Le modeste hotspot de Contrada Imbriacola, près d’Agrigente, explose, il ne peut contenir que deux cents migrants, de façon temporaire… Ces dernières heures, l’urgence était de trouver un nombre de tests Covid en quantité suffisante, de mobiliser les navires quarantaines, avant de transférer les nouveaux arrivés sur le continent.
L’Italie, en proie depuis 18 mois à des restrictions drastiques des libertés publiques, qui compte près d’un million de nouveaux pauvres, voit, une fois encore, l’Union européenne détourner lâchement le regard de ce qui promet d’être - crise économique aidant - la future grande vague migratoire.
Matteo Salvini est rapidement monté au créneau : échangeant avec l’actuel ministre de l’Intérieur Luciana Lamorgese, « dans un esprit de collaboration », il réclame une rencontre avec Mario Draghi.

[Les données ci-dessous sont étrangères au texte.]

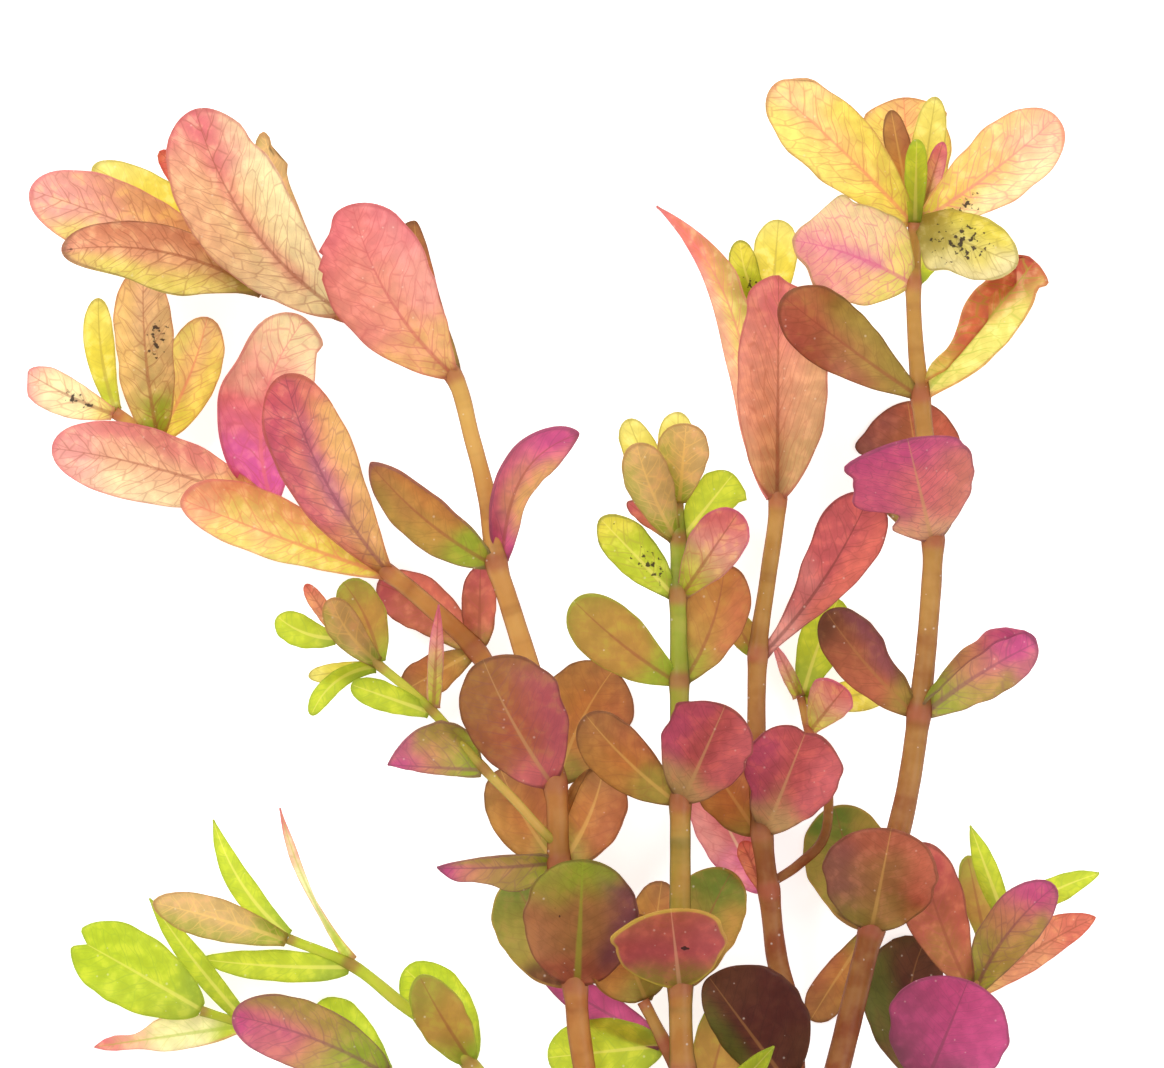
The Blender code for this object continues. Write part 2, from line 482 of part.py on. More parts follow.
def make_stem(name, path, collection, extra=0.0):
    """A stem: a tapering tube with closed ends, made a mesh so that leaves can be joined to it."""
    rings = stem_rings(path)
    curve = bpy.data.curves.new(name, "CURVE")
    curve.dimensions = "3D"
    curve.bevel_depth = MM
    curve.bevel_resolution = 2
    curve.use_fill_caps = True
    spline = curve.splines.new("POLY")
    spline.points.add(len(rings) - 1)
    for point, ring in zip(spline.points, rings):
        point.co = (*placed(ring[0], ring[1], ring[2]), 1.0)
        point.radius = ring[3] + extra
    guide = bpy.data.objects.new(name + "_guide", curve)
    bpy.context.scene.collection.objects.link(guide)
    graph = bpy.context.evaluated_depsgraph_get()
    mesh = bpy.data.meshes.new_from_object(guide.evaluated_get(graph))
    bpy.data.objects.remove(guide)
    welded = bmesh.new()
    welded.from_mesh(mesh)
    bmesh.ops.remove_doubles(welded, verts=welded.verts, dist=0.01 * MM)
    welded.to_mesh(mesh)
    welded.free()
    stem = bpy.data.objects.new(name, mesh)
    collection.objects.link(stem)
    return stem


def node_of(stem_name, node_name):
    """The centre, the direction and the radius of the stem at one of its nodes."""
    path = STEMS[stem_name]
    index = [row[4] for row in path].index(node_name)
    before = Vector(path[max(index - 1, 0)][:3])
    after = Vector(path[min(index + 1, len(path) - 1)][:3])
    return Vector(path[index][:3]), (after - before).normalized(), path[index][3]


def leaf_base(leaf, joined):
    """Where the blade starts: at the side of the stem that faces the leaf, or inside the stem."""
    centre, direction, radius = node_of(leaf.stem, leaf.node)
    outwards = Vector(leaf.tip) - centre
    outwards -= outwards.dot(direction) * direction
    top = Vector((0, 0, 1)) - direction.z * direction
    outwards = outwards.normalized() + leaf.front * top
    reach = 0.3 * radius if joined else radius + JOINT_GAP + LEAF_THICKNESS / 2
    return centre + outwards.normalized() * reach


def blade_width(leaf, share):
    """The blade's width at a share of its length, as a part of its widest."""
    widest = leaf.taper / (leaf.taper + leaf.point)
    most = widest**leaf.taper * (1 - widest) ** leaf.point
    return share**leaf.taper * (1 - share) ** leaf.point / most


def blade_point(leaf, base, across, along):
    """The place on the blade of a point on a disc, which goes from -1 to 1 each way."""
    share = (along + 1) / 2
    rim = math.sqrt(max(1 - along * along, 1e-6))
    side = max(-1.0, min(1.0, across / rim))
    chord = Vector(leaf.tip) - base
    left = Vector((-chord.y, chord.x, 0)).normalized()
    bow = 4 * share * (1 - share)
    lean = 1 + leaf.skew * (2 * share - 1)
    middle = base + chord * share + left * leaf.bend * bow * lean
    slope = 4 * (1 - 2 * share) * lean + 2 * leaf.skew * bow
    heading = chord + left * leaf.bend * slope
    right = Vector((heading.y, -heading.x, 0)).normalized()
    half = leaf.half[0] if side < 0 else leaf.half[1]
    reach = side * (half * blade_width(leaf, share) + PETIOLE_HALF_WIDTH * (1 - share) ** 3)
    place = middle + right * reach
    rise = leaf.arch * bow + leaf.tilt * reach + leaf.fold * abs(reach)
    height = max(place.z + rise, LEAF_THICKNESS / 2)
    return placed(place.x, place.y, height)


def make_leaf(leaf, grid, collection, joined):
    """A leaf: a square grid made round, pulled along the midrib and given its thickness."""
    base = leaf_base(leaf, joined)
    blade = bmesh.new()
    bmesh.ops.create_grid(blade, x_segments=grid[0], y_segments=grid[1], size=1.0)
    for vertex in blade.verts:
        u, v = vertex.co.x, vertex.co.y
        across = u * math.sqrt(1 - v * v / 2)
        along = v * math.sqrt(1 - u * u / 2)
        vertex.co = blade_point(leaf, base, across, along)
    mesh = bpy.data.meshes.new(leaf.name)
    blade.to_mesh(mesh)
    blade.free()
    mesh.shade_smooth()
    obj = bpy.data.objects.new(leaf.name, mesh)
    collection.objects.link(obj)
    solidify = obj.modifiers.new("Thickness", "SOLIDIFY")
    solidify.thickness = LEAF_THICKNESS * MM
    solidify.offset = 0.0
    return obj


def cut_back(stem, room):
    """A branch ends at the side of the stem that carries it, in a hollow that fits round it."""
    fork = stem.modifiers.new("Fork", "BOOLEAN")
    fork.operation = "DIFFERENCE"
    fork.object = room
    fork.solver = "EXACT"


def join_to(stem, others):
    """One solid of a stem and the collection of leaves that grow from it."""
    union = stem.modifiers.new("Joined leaves", "BOOLEAN")
    union.operation = "UNION"
    union.operand_type = "COLLECTION"
    union.collection = others
    union.solver = "EXACT"


def hide_helper(obj):
    obj.hide_render = True
    obj.display_type = "WIRE"


def build_plant():
    clear_scene()
    plant = new_collection("rotala")
    helpers = new_collection("joined_leaves")
    helpers.hide_render = True
    leaf_materials = {
        name: plant_material("leaf_" + name, colour, LEAF_ROUGHNESS)
        for name, colour in COLOURS.items()
    }
    stem_material = plant_material("stem", COLOURS["tan"], STEM_ROUGHNESS)
    for name, path in STEMS.items():
        if name in TWIGS:
            continue
        stem = make_stem(name, path, plant)
        stem.data.materials.append(stem_material)
        if name in CARRIERS:
            carrier = CARRIERS[name]
            room = make_stem(name + "_room", STEMS[carrier], helpers, JOINT_GAP)
            hide_helper(room)
            cut_back(stem, room)
        joined = bpy.data.collections.new(name + "_leaves")
        helpers.children.link(joined)
        twigs = [twig for twig, carrier in TWIGS.items() if carrier == name]
        for twig in twigs:
            hide_helper(make_stem(twig, STEMS[twig], joined))
        for leaf in SMALL_LEAVES:
            if leaf.stem in (name, *twigs):
                small = make_leaf(leaf, SMALL_LEAF_GRID, joined, True)
                small.data.materials.append(leaf_materials[leaf.colour])
                hide_helper(small)
        join_to(stem, joined)
    for leaf in LARGE_LEAVES:
        large = make_leaf(leaf, LARGE_LEAF_GRID, plant, False)
        large.data.materials.append(leaf_materials[leaf.colour])


build_plant()
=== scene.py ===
# %% [markdown]
# # A rotala, dressed over its CAD model
# A rotala is an aquarium stem plant: soft, branching stems carry thin leaves in opposite pairs,
# yellow-green where they are shaded and salmon, rose or crimson where light reaches them. This one
# was lifted out and lies flat, so the camera looks straight down. The CAD model gives each stem and
# each leaf its place and main form. The scene repeats those values and adds what a thin leaf really
# shows: veins, wavy margins, folds, spots, and light that passes through it.

# %% Load the CAD frame
import math
from typing import NamedTuple

import bmesh
import bpy
from mathutils import Matrix, Vector, noise


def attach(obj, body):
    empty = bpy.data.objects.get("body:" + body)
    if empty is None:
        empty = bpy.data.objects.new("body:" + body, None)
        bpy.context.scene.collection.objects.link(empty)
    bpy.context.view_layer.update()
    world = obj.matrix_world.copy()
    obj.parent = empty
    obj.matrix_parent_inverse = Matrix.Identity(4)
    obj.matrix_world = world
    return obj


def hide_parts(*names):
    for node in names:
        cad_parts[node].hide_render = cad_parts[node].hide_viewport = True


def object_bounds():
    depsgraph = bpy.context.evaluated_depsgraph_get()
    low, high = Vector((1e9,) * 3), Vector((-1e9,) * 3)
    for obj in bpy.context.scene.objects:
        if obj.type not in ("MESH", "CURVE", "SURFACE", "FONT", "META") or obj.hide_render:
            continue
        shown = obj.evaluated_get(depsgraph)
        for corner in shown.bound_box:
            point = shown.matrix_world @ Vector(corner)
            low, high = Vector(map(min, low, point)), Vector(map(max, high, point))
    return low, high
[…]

Ce dernier, qui prévoit sur le front migratoire « un été difficile », voudra vraisemblablement adopter la ligne suivante : exhumer l’accord de Malte de 2019 qui prévoyait la répartition des clandestins dans les pays volontaires. Cet accord, temporaire, avait été signé par Malte, l’Italie, la Finlande, l’Allemagne et… la France. Accord qui devait être un premier pas vers une réforme en profondeur des accords de Dublin par l’Union européenne, ce qui n’a évidemment pas eu lieu. On comprend, dès lors, la réaction de Matteo Salvini : « Si on attend la solidarité européenne, je pense que cela finira comme pour les vaccins, c’est-à-dire dans le néant. » À Mario Draghi, « nous demanderons que l’Italie se comporte comme se comportent l’Espagne, la Grèce et la France. Il n’y a dans aucun autre pays les chiffres, les dimensions, et les problèmes que nous avons en Italie. Les autres pays n’attendent pas l’Europe, mais défendent leurs propres territoires, de leur plein droit. »

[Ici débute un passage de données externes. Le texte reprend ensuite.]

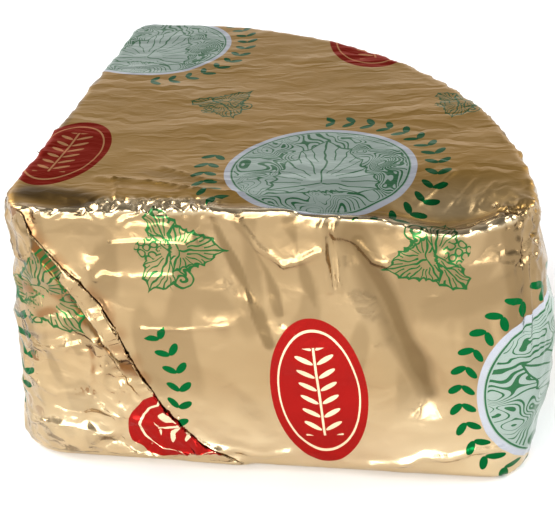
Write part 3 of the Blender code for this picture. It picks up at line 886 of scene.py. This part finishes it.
cling.offset = FLAP_GAP * MM
bpy.ops.object.modifier_apply(modifier=cling.name)
soften(flap, FLAP_PASSES)
places, normals = mesh_points(flap.data)
if np.mean(normals[:, 1]) > 0:
    flap.data.flip_normals()
    places, normals = mesh_points(flap.data)

# A hem is folded over along the free edge: it stands a little proud behind a groove, and ends below
# in loose creases. The line gives distances along the foil and levels.
HEM_LINE = (
    (38.7, 29.3), (33.0, 38.4), (27.1, 44.8), (23.8, 50.8), (19.2, 60.7), (13.8, 73.7), (8.0, 84.0),
)
FLAP_CREASES = (
    (((2.0, 40.0), (10.0, 42.0), (20.0, 44.0), (26.0, 45.0)), 0.7, 1.3),
    (((26.0, 45.0), (22.0, 36.0), (20.0, 26.0)), 0.5, 1.3),
    (((30.0, 38.0), (34.0, 30.0), (40.0, 22.0)), 0.6, 1.4),
    (((28.0, 33.0), (32.0, 27.0), (30.0, 18.0)), 0.5, 1.2),
    (((3.0, 30.0), (10.0, 25.0), (16.0, 27.0)), 0.5, 1.3),
    (((1.0, 12.0), (9.0, 15.0), (20.0, 12.0)), 0.6, 1.4),
    (((10.0, 74.0), (4.0, 70.0), (-2.0, 72.0)), 0.5, 1.2),
    (((46.0, 24.0), (48.0, 12.0), (54.0, 5.0)), 0.35, 1.0),
)
HEM_RISE, HEM_GROOVE, HEM_FOLD, EDGE_LIFT = 0.6, 0.45, 0.25, 0.10
from_edge = edge - run
hem = run - np.interp(level, [z for _, z in HEM_LINE], [s for s, _ in HEM_LINE])
has_hem = ramp(level, 26.0, 33.0) * ramp(level, 84.0, 80.0)
height = HEM_RISE * ramp(hem, -0.3, 0.3) * has_hem * (0.4 + 0.6 * ramp(from_edge, 0.0, 4.0))
height -= HEM_GROOVE * np.clip(1 - np.abs(hem + 0.9) / 1.0, 0.0, 1.0) * has_hem
height += HEM_FOLD * np.clip(1 - np.abs(hem - 0.7) / 0.8, 0.0, 1.0) * has_hem
height += EDGE_LIFT * np.clip(1 - from_edge / 1.2, 0.0, 1.0)
for points, rise, width in FLAP_CREASES:
    height += rise * ridge(points, width, run, level) ** FOLD_SHARPNESS
worked = ramp(np.hypot((run - 30.0) / 14.0, (level - 32.0) / 16.0), 1.0, 0.0)
FLAP_CRUMPLES = (
    (1.0, 0.45, (15.0, 15.0, 11.0), 11),
    (1.0, 0.22, 6.0, 12),
    (worked, 0.40, 3.2, 13),
)
for zone, rise, folds, seed in FLAP_CRUMPLES:
    height += rise * zone * crumple(places, folds, seed)

# Its other three sides are tucked into the wrapper.
LEAST_HEIGHT, TUCK, FREE_STRIP = -0.3, 0.9, 3.0
tucked = np.maximum(ramp(run, FLAP_END + 5.0, FLAP_END), ramp(level, 83.0, 86.4))
tucked = np.maximum(tucked, ramp(level, 2.4, 0.4))
height = np.maximum(height, LEAST_HEIGHT) * (1 - tucked) - TUCK * tucked * (from_edge > FREE_STRIP)
places += normals * height[:, None]
places[:, 2] = np.maximum(places[:, 2], 0.3)
put_points(flap.data, places)

# The flap's own print. The hem shows the sheet's plain side, so the sprig stops at it.
FLAP_PRINT = (
    ("oval", (("wall", 54.3, -68.8, 105.6, 1.0),)),
    ("roundel", ()),
    ("wreath", (("wall", -32.0, -47.0, 0.0, 1.0),)),
    ("sprig", (("wall", 9.5, -26.5, 25.0, 1.14),)),
)
point, face, count = face_corners(flap.data)
u, v = run[point], level[point] - HEIGHT
for layer in list(flap.data.uv_layers):
    flap.data.uv_layers.remove(layer)
put_map(flap.data, "sheet", np.stack((u, v), axis=1))
for name, motifs in FLAP_PRINT:
    local = motif_places(motifs, (u, v, face, np.zeros(len(count), bool), count))
    if name == "sprig":
        # A face is on the hem where its first corner is.
        on_hem = ((hem > 0.0) & (has_hem > 0.3))[point]
        local[on_hem[np.searchsorted(face, face)]] = FAR_AWAY
    put_map(flap.data, name, local)

# Amber painted shade runs down below the hem in streaks and lies in its fold, and a painted dark line
# shades the fold. Painted shade in patches, darker upwards, stands for facets that mirror different
# parts of the room, and a painted highlight makes the foot paler, as on the sheet below.
AMBER_SHADE_STREAKS = (
    (((21.5, 46.0), (22.5, 40.0), (22.0, 31.0)), 1.1, 0.75),
    (((31.0, 44.0), (35.0, 38.0)), 2.6, 0.6),
)
streak = 0.6 * np.clip(1.6 - np.abs(hem + 1.6) / 1.0, 0.0, 1.0) * has_hem
for points, width, share in AMBER_SHADE_STREAKS:
    streak = np.maximum(streak, share * ridge(points, width, run, level))
streak_patches = ramp(crumple(places, 5.0, 22, ridged=False), -0.6, 0.4)
put_share(flap.data, "amber_painted_shade", streak * streak_patches)
shaded = np.clip(1.8 - np.abs(hem + 1.2) / 0.75, 0.0, 1.0) * has_hem
patches = 0.30 * ramp(crumple(places, (6.0, 6.0, 11.0), 32, ridged=False), 0.0, 0.3846)
patches += 0.20 * ramp(level, 30.0, 64.0)
put_share(flap.data, "painted_shade", np.maximum(shaded, patches))
put_share(flap.data, "painted_highlight", 0.35 * ramp(level, 40.0, 10.0))

# The same lacquered foil, worked harder by the folding, so its facets are steeper and glint more.
FLAP_SLOPES, FLAP_CALM_TOP = (0.24, 0.15, 0.09), 0.0
thick = flap.modifiers.new("foil", "SOLIDIFY")
thick.thickness = FOIL_THICK * MM
thick.offset = -1.0
bpy.ops.object.modifier_apply(modifier=thick.name)
flap.data.shade_smooth()
flap.data.materials.clear()
foil = foil_material("folded_gold_lacquered_foil", FLAP_SLOPES, FLAP_CALM_TOP)
flap.data.materials.append(foil)
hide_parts("foil_wrapped_wedge")
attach(flap, "root")

# The stage: a plain pale floor of matt painted board under soft studio light. The sky is bright near
# the horizon and dims upwards, which gives the walls their light and, with the darker gold painted
# on top as shade, the top its deeper gold.
FLOOR_SIZE = 8.0
FLOOR_WHITE, FLOOR_ROUGHNESS = (0.9, 0.9, 0.9, 1.0), 0.9
SKY_FADE = ((0.04, 1.0), (0.36, 0.42), (0.95, 0.15))
SKY_STRENGTH = 1.35
bpy.ops.object.select_all(action="DESELECT")
bpy.ops.mesh.primitive_plane_add(size=FLOOR_SIZE, location=(0.0, 0.0, 0.0))
floor = bpy.context.view_layer.objects.active
floor.name = "floor"
board = bpy.data.materials.new("matt_painted_board")
board.use_nodes = True
floor_shader = board.node_tree.nodes["Principled BSDF"]
floor_shader.inputs["Base Color"].default_value = FLOOR_WHITE
floor_shader.inputs["Roughness"].default_value = FLOOR_ROUGHNESS
floor.data.materials.append(board)

world = bpy.data.worlds.new("studio")
bpy.context.scene.world = world
world.use_nodes = True
sky = world.node_tree
ray = add_node(sky, "TexCoord")
upward = add_node(sky, "SeparateXYZ", ray, out=2)
fade = add_node(sky, "ValToRGB", upward)
stops = fade.node.color_ramp.elements
stops.new(SKY_FADE[1][0])
for stop, (place, light) in zip(stops, SKY_FADE):
    stop.position = place
    stop.color = (light, light, light, 1.0)
sky.links.new(fade, sky.nodes["Background"].inputs[0])
sky.nodes["Background"].inputs[1].default_value = SKY_STRENGTH

# Lights: two at the sides, a low strip that catches the foot, and one in front and above. Each has
# its place, what it faces, its width and height, and its power.
LIGHTS = (
    ("left_light", (-1.0, 0.15, 0.85), (0.0, 0.05, 0.0), (0.8, 0.8), 13.5),
    ("right_light", (1.0, 0.15, 0.85), (0.0, 0.05, 0.0), (0.8, 0.8), 13.5),
    ("low_light", (-0.25, -0.95, 0.17), (0.0, 0.0, 0.03), (0.9, 0.22), 2.6),
    ("front_light", (-0.30, -1.05, 0.62), (0.0, 0.0, 0.03), (0.9, 0.9), 11.0),
)
for name, place, target, size, power in LIGHTS:
    bpy.ops.object.light_add(type="AREA", location=place)
    lamp = bpy.context.view_layer.objects.active
    lamp.name = name
    lamp.data.shape = "RECTANGLE"
    lamp.data.size, lamp.data.size_y = size
    lamp.data.energy = power
    aim = Vector(target) - Vector(place)
    lamp.rotation_euler = aim.to_track_quat("-Z", "Y").to_euler()

# The camera stands in front and above, a little right of the middle, as in the photograph. Its place
# is counted from the tip corner.
CAMERA_AT = (130.81, -281.38, 234.96)
CAMERA_YAW, CAMERA_PITCH, CAMERA_ROLL = -10.206, 29.467, -4.543
FOCAL_PIXELS, PICTURE_WIDTH = 1193.1, 555
SENSOR_WIDTH = 36.0
yaw, pitch, roll = (math.radians(a) for a in (CAMERA_YAW, CAMERA_PITCH, CAMERA_ROLL))
ahead = Vector((math.cos(pitch) * math.sin(yaw), math.cos(pitch) * math.cos(yaw), -math.sin(pitch)))
level_right = Vector((math.cos(yaw), -math.sin(yaw), 0.0))
level_up = level_right.cross(ahead)
right = level_right * math.cos(roll) + level_up * math.sin(roll)
up = level_up * math.cos(roll) - level_right * math.sin(roll)
bpy.ops.object.camera_add()
camera = bpy.context.view_layer.objects.active
camera.name = "photo_camera"
turn = Matrix((right, up, -ahead)).transposed().to_4x4()
place = Vector(((CAMERA_AT[0] + TIP_AT[0]) * MM, (CAMERA_AT[1] + TIP_AT[1]) * MM, CAMERA_AT[2] * MM))
camera.matrix_world = Matrix.Translation(place) @ turn
camera.data.sensor_width = SENSOR_WIDTH
camera.data.lens = FOCAL_PIXELS / PICTURE_WIDTH * SENSOR_WIDTH
camera.data.clip_start = 0.01
bpy.context.scene.camera = camera
bpy.context.scene.view_settings.view_transform = "Standard"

On ajoutera que la situation n’est pas meilleure en France ; elle a même quelques années d’avance sur l’Italie sur le collapsus migratoire, avec son cortège de violences, de crise d’identité, d’évolution de population, de fractures entre Français…
Quoi qu’il en soit, la question migratoire est un test pour Mario Draghi : a-t-il raison de faire crédit à l’Union européenne sur le sujet en escomptant, comme son allié Enrico Letta (Partito Democratico, gauche), que la solidarité européenne joue ? À voir la calamiteuse gestion de crise de ces dix-huit derniers mois, ce serait bien naïf.

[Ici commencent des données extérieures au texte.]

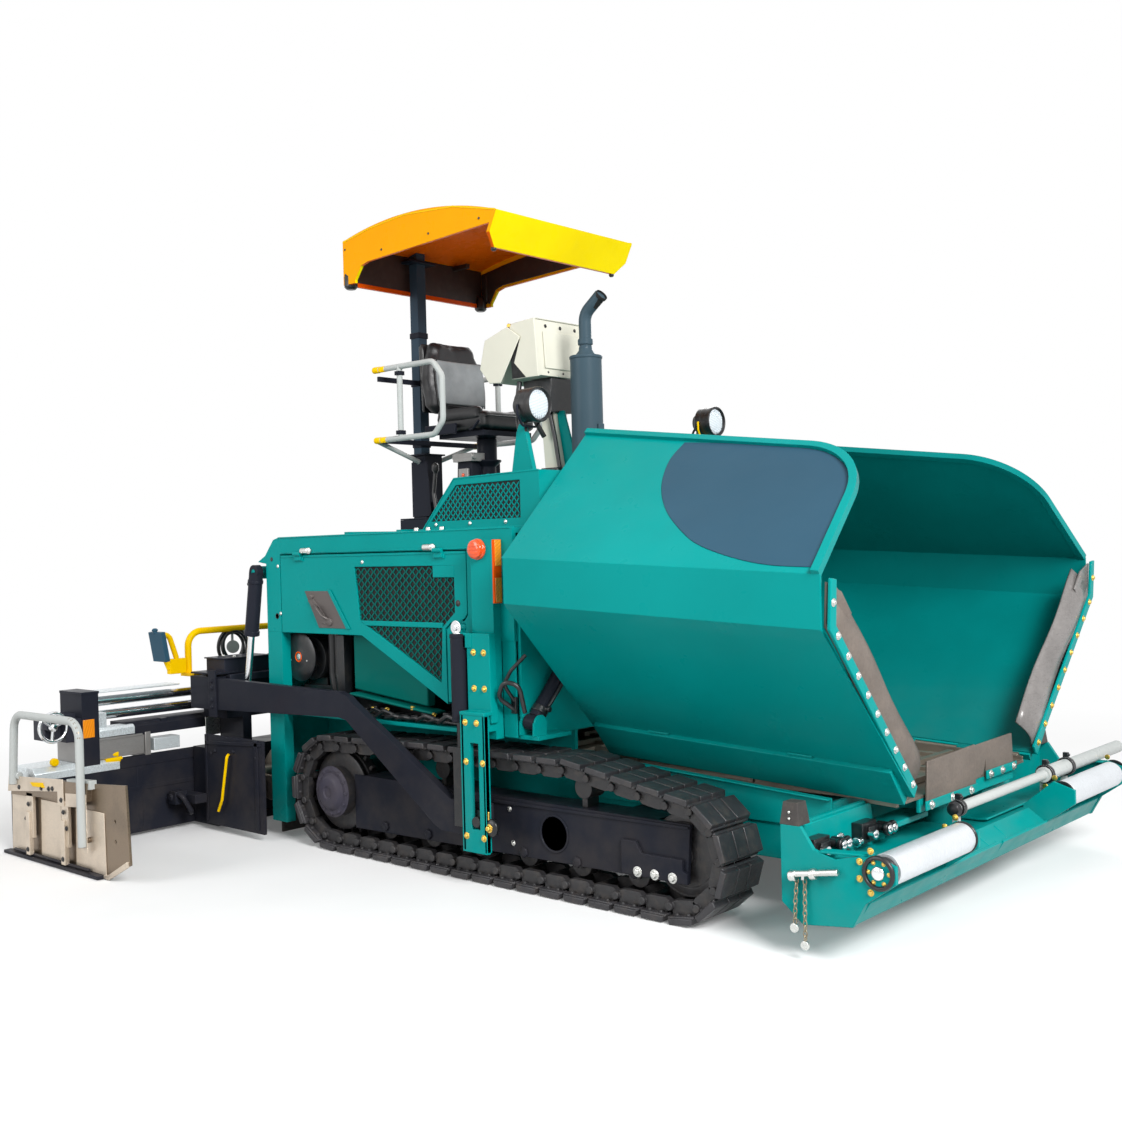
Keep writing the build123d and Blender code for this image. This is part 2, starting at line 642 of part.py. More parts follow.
def hood():
    """Engine hood: roof, rear and side frames, open below and at the doors."""
    outer = side_prism(HOOD_OUTLINE, -BODY_HALF, BODY_HALF)
    inner = side_prism(
        [
            (REAR_X + PANEL, HOOD_BASE - 1),
            (REAR_X + PANEL, 1575),
            (-1420, 1660),
            (BULKHEAD_X + 1, HOOD_TOP - PANEL),
            (BULKHEAD_X + 1, HOOD_BASE - 1),
        ],
        -BODY_HALF + PANEL,
        BODY_HALF - PANEL,
    )
    shell = outer - inner
    opening = side_prism(
        [
            (DOOR_REAR - DOOR_GAP, HOOD_BASE - 1),
            (DOOR_REAR - DOOR_GAP, DOOR_TOP + DOOR_GAP),
            (DOOR_FRONT + DOOR_GAP, DOOR_TOP + DOOR_GAP),
            (DOOR_FRONT + DOOR_GAP, HOOD_BASE - 1),
        ],
        -BODY_HALF - 1,
        BODY_HALF + 1,
    )
    shell -= opening
    shell += both(side_prism(FRONT_PANEL, -BODY_HALF, -BODY_HALF + PANEL))
    x, z = SIDE_HOLE_X, SIDE_HOLE_Z
    shell -= rod((x, -BODY_HALF - 1, z), (x, BODY_HALF + 1, z), SIDE_HOLE_R)
    for x in (-1090, -650):
        shell += slab(x - 20, x + 20, 50 - GRILLE_HALF, GRILLE_HALF - 50, HOOD_TOP - 6, HOOD_TOP + 20)
    return shell + screed_lift_brackets()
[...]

Sur ce sujet, il y a fort à parier que les alliés de la coalition gouvernementale italienne se déchirent. Les événements de ce week-end ont ressoudé les trois partis du centre droit : Giorgia Meloni demande d’établir un blocus naval, le vice-président de la Chambre des députés, Fabio Rampelli (Fratelli d’Italia), a averti : « Nous sommes face à une invasion qui peut devenir incontrôlable. » Et, comparant à la crise des 2015, il ajoute : « Maintenant, ce serait encore plus grave avec une pandémie en cours et une crise économique qui ne supporte pas la superficialité. » Du côté de Forza Italia, on prévient que ce pourrait être « le premier signal de ce qui pourra survenir pendant les prochains mois, et ce serait une erreur gravissime de sous-évaluer l’alarme lancée par Frontex sur la vague massive de migrants clandestins (à venir) d’Afrique du Nord, en concomitance avec l’assouplissement des restrictions anti-Covid, avec l’Italie pour unique destination. »
Cette crise migratoire qui semble se profiler sera donc un test de résistance pour le très hétéroclite gouvernement Draghi, mais aussi pour la crédibilité de l’Union euopéenne.